> Exercise
Give back, unchanged, the line with "crownRow(half, row), COLOURS.plume));", the line with "if empty is", and every line between them, and no other line.
── Data ──
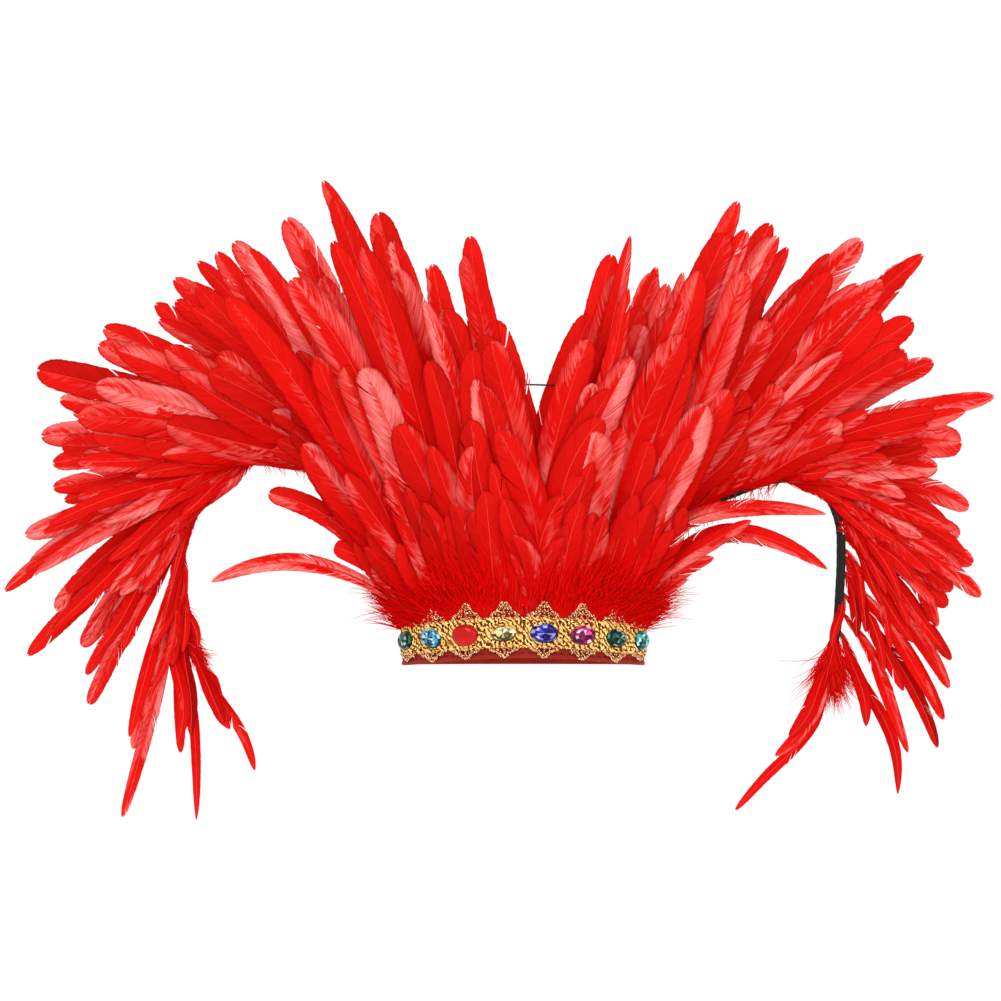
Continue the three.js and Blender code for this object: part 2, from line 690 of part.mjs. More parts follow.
// Crown rows: the front tape stands on the band's edge, the back one is sewn inside the band
function crownRow(half, row) {
  const { middle, bottom } = crownSeat(row);
  const { side, inset, crown } = half;
  const reach = bandLengthAtAngle(CROWN_HALF_ANGLE);
  const ends = side < 0 ? [-reach, -inset / 2] : [inset / 2, reach];
  const faces = [middle - TAPE_THICKNESS / 2, middle + TAPE_THICKNESS / 2];
  const tape = skin(bandStrip(...ends, ...faces, bottom, bottom + TAPE_WIDTH, BAND_STEP));
  const plumes = crown.map((_, turn) => {
    const { line, depthAt, goal, rootWay, root } = crownPlume(half, row, turn);
    return plume(line, goal.width, goal.blunt, rootWay, root, depthAt);
  });
  return fuse([tape, ...plumes]);
}

// The direction away from the inside of the arch
function outward(side, along) {
  return new THREE.Vector3(-side * along.z, 0, side * along.x).normalize();
}

// A tape that lies along the wire, in front of it or behind it
function wingTape(side, curve, from, to, depth) {
  const count = Math.max(Math.round((to - from) / TAPE_STEP), 2);
  return Array.from({ length: count + 1 }, (_, i) => {
    const { at, along } = onWire(curve, from + (to - from) * i / count);
    const across = new THREE.Vector3(along.z, 0, -along.x).normalize().multiplyScalar(TAPE_WIDTH / 2);
    const thick = new THREE.Vector3(0, TAPE_THICKNESS / 2, 0);
    const middle = at.clone().addScaledVector(outward(side, along), TAPE_OUTWARD);
    middle.y += depth;
    return [
      middle.clone().add(across).sub(thick),
      middle.clone().add(across).add(thick),
      middle.clone().sub(across).add(thick),
      middle.clone().sub(across).sub(thick),
    ];
  });
}

function wingDepth(side, x) {
  const foot = footPoint(side, 0);
  return foot.y + WING_SWEEP * (Math.abs(x) - Math.abs(foot.x));
}

function wingRow(side, table, curve, row, stretch) {
  const { from, to } = plumeSpan(curve);
  const pitch = (to - from) / (table.length - 1);
  const depth = row.way * (WIRE_RADIUS + GAP + TAPE_THICKNESS / 2);
  const first = Math.max(from + pitch * (stretch.from - TAPE_BEFORE), from - TAPE_END);
  const last = Math.min(from + pitch * (stretch.to + TAPE_AFTER), to + TAPE_END);
  const tape = skin(wingTape(side, curve, first, last, depth));
  const plumes = Array.from({ length: stretch.to - stretch.from + 1 }, (_, turn) => {
    const place = Math.min(stretch.from + turn + row.shift, table.length - 1);
    const { at, along } = onWire(curve, from + pitch * place);
    const root = at.clone().addScaledVector(outward(side, along), TAPE_OUTWARD);
    root.y += depth;
    const course = new THREE.Vector2(along.x, along.z).normalize();
    const start = new THREE.Vector2(root.x, root.z);
    const goal = aim(table, place, root, row, turn);
    const depthAt = (point, length) => {
      const onward = point.clone().sub(start).dot(course);
      return wingDepth(side, point.x) + depth + row.way * (shingleAt(onward) + flareAt(row.flare, length));
    };
    const line = spine({ root, tip: goal.tip, bow: goal.bow, side });
    const rootWay = new THREE.Vector3(course.x, 0, course.y).multiplyScalar(side);
    return plume(line, goal.width, goal.blunt, rootWay, root, depthAt);
  });
  return fuse([tape, ...plumes]);
}

function sideRow(side, table) {
  const from = bandLengthAtAngle(SIDE_FROM_ANGLE);
  const to = bandLengthAtAngle(SIDE_TO_ANGLE);
  const bottom = BAND_HEIGHT + GAP;
  const top = bottom + SIDE_TAPE_WIDTH;
  const ends = side < 0 ? [-to - TAPE_END, -from] : [from, to + TAPE_END];
  const tape = skin(bandStrip(...ends, -TAPE_THICKNESS, 0, bottom, top, BAND_STEP));
  const plumes = table.map((goal, place) => {
    const length = side * (to - (to - from) * place / (table.length - 1));
    const root = onBand(length, -TAPE_THICKNESS / 2, bottom + SIDE_ROOT_HEIGHT);
    const { heading } = bandAt(length);
    const rootWay = new THREE.Vector3(Math.cos(heading), Math.sin(heading), 0);
    const lean = SIDE_LEAN + SIDE_LAYER * (place % 2);
    const depthAt = (_point, along) => root.y + lean * along;
    const line = spine({ root, tip: goal, bow: goal.bow, side });
    return plume(line, goal.width, goal.blunt, rootWay, root, depthAt);
  });
  return fuse([tape, ...plumes]);
}

// The point beside a crown half's first back plume at the thread's height
function threadEnd(half) {
  const { line, depthAt } = crownPlume(half, ROWS[0], 0);
  const points = line.getSpacedPoints(200);
  const place = points.findIndex((point) => point.y >= THREAD_HEIGHT);
  const along = line.getLength() * place / 200;
  const y = depthAt(points[place], along) - half.side * (THREAD_RADIUS + THREAD_ROOM);
  return new THREE.Vector3(points[place].x, y, THREAD_HEIGHT);
}

function braceThread(left, right) {
  const curve = new THREE.LineCurve3(threadEnd(left), threadEnd(right));
  return mesh('brace_thread', tube(curve, THREAD_RADIUS, THREAD_SIDES, 1), COLOURS.thread);
}

const headdress = new THREE.Group();
headdress.add(headband());
headdress.add(laceTrim());
STONES.forEach((row, repeat) => headdress.add(stone(row, repeat)));

const LEFT = {
  name: 'left',
  side: -1,
  inset: 2,
  crown: LEFT_CROWN,
  wing: LEFT_WING,
  course: LEFT_WIRE,
  ends: LEFT_SIDE,
};
const RIGHT = {
  name: 'right',
  side: 1,
  inset: 9,
  crown: RIGHT_CROWN,
  wing: RIGHT_WING,
  course: RIGHT_WIRE,
  ends: RIGHT_SIDE,
};
for (const half of [LEFT, RIGHT]) {
  const { name, side, wing, course, ends } = half;
  const curve = wireCurve(side, course);
  headdress.add(mesh(`${name}_wing_wire`, tube(curve, WIRE_RADIUS, WIRE_SIDES, WIRE_STEPS), COLOURS.tape));
  headdress.add(mesh(`${name}_side_plumes`, sideRow(side, ends), COLOURS.plume));
  for (const row of ROWS) {
    headdress.add(mesh(`${name}_crown_${row.name}_row`, crownRow(half, row), COLOURS.plume));
    for (const stretch of STRETCHES) {
      const solid = wingRow(side, wing, curve, row, stretch);
      headdress.add(mesh(`${name}_wing_${stretch.name}_${row.name}_row`, solid, COLOURS.plume));
    }
  }
}
headdress.add(braceThread(LEFT, RIGHT));

export default headdress;
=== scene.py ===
"""Looks of a carnival feather headdress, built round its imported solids.

Lengths are millimetres in the row's frame, +Z up and the front towards -Y, until a mesh is made.
"""
import logging
import math
from dataclasses import dataclass, field
from enum import Enum
from typing import Callable, NamedTuple, Sequence

import bmesh
import bpy
import numpy as np
from mathutils import Matrix, Vector


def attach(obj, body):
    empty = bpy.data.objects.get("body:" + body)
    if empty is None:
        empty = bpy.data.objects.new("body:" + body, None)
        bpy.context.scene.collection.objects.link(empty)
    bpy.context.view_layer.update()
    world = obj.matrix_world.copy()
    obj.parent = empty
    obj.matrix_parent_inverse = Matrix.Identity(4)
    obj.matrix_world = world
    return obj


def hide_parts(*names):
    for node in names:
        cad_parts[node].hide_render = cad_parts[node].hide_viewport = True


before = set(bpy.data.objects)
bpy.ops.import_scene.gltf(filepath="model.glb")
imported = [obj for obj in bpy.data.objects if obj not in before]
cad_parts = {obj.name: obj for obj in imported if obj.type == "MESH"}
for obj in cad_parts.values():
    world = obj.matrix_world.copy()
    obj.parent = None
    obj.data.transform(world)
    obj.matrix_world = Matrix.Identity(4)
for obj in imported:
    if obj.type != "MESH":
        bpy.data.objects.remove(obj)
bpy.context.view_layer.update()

BODY = "root"
MM = 0.001
log = logging.getLogger("headdress")

Depth = Callable[[np.ndarray, np.ndarray], np.ndarray]


class Tip(NamedTuple):
    """Where an outline plume's tip is, its blade's width, its bow and how blunt it is."""

    x: float
    z: float
    width: float
    bow: float
    blunt: float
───
> Worked answer
    headdress.add(mesh(`${name}_crown_${row.name}_row`, crownRow(half, row), COLOURS.plume));
    for (const stretch of STRETCHES) {
      const solid = wingRow(side, wing, curve, row, stretch);
      headdress.add(mesh(`${name}_wing_${stretch.name}_${row.name}_row`, solid, COLOURS.plume));
    }
  }
}
headdress.add(braceThread(LEFT, RIGHT));

export default headdress;
=== scene.py ===
"""Looks of a carnival feather headdress, built round its imported solids.

Lengths are millimetres in the row's frame, +Z up and the front towards -Y, until a mesh is made.
"""
import logging
import math
from dataclasses import dataclass, field
from enum import Enum
from typing import Callable, NamedTuple, Sequence

import bmesh
import bpy
import numpy as np
from mathutils import Matrix, Vector


def attach(obj, body):
    empty = bpy.data.objects.get("body:" + body)
    if empty is None:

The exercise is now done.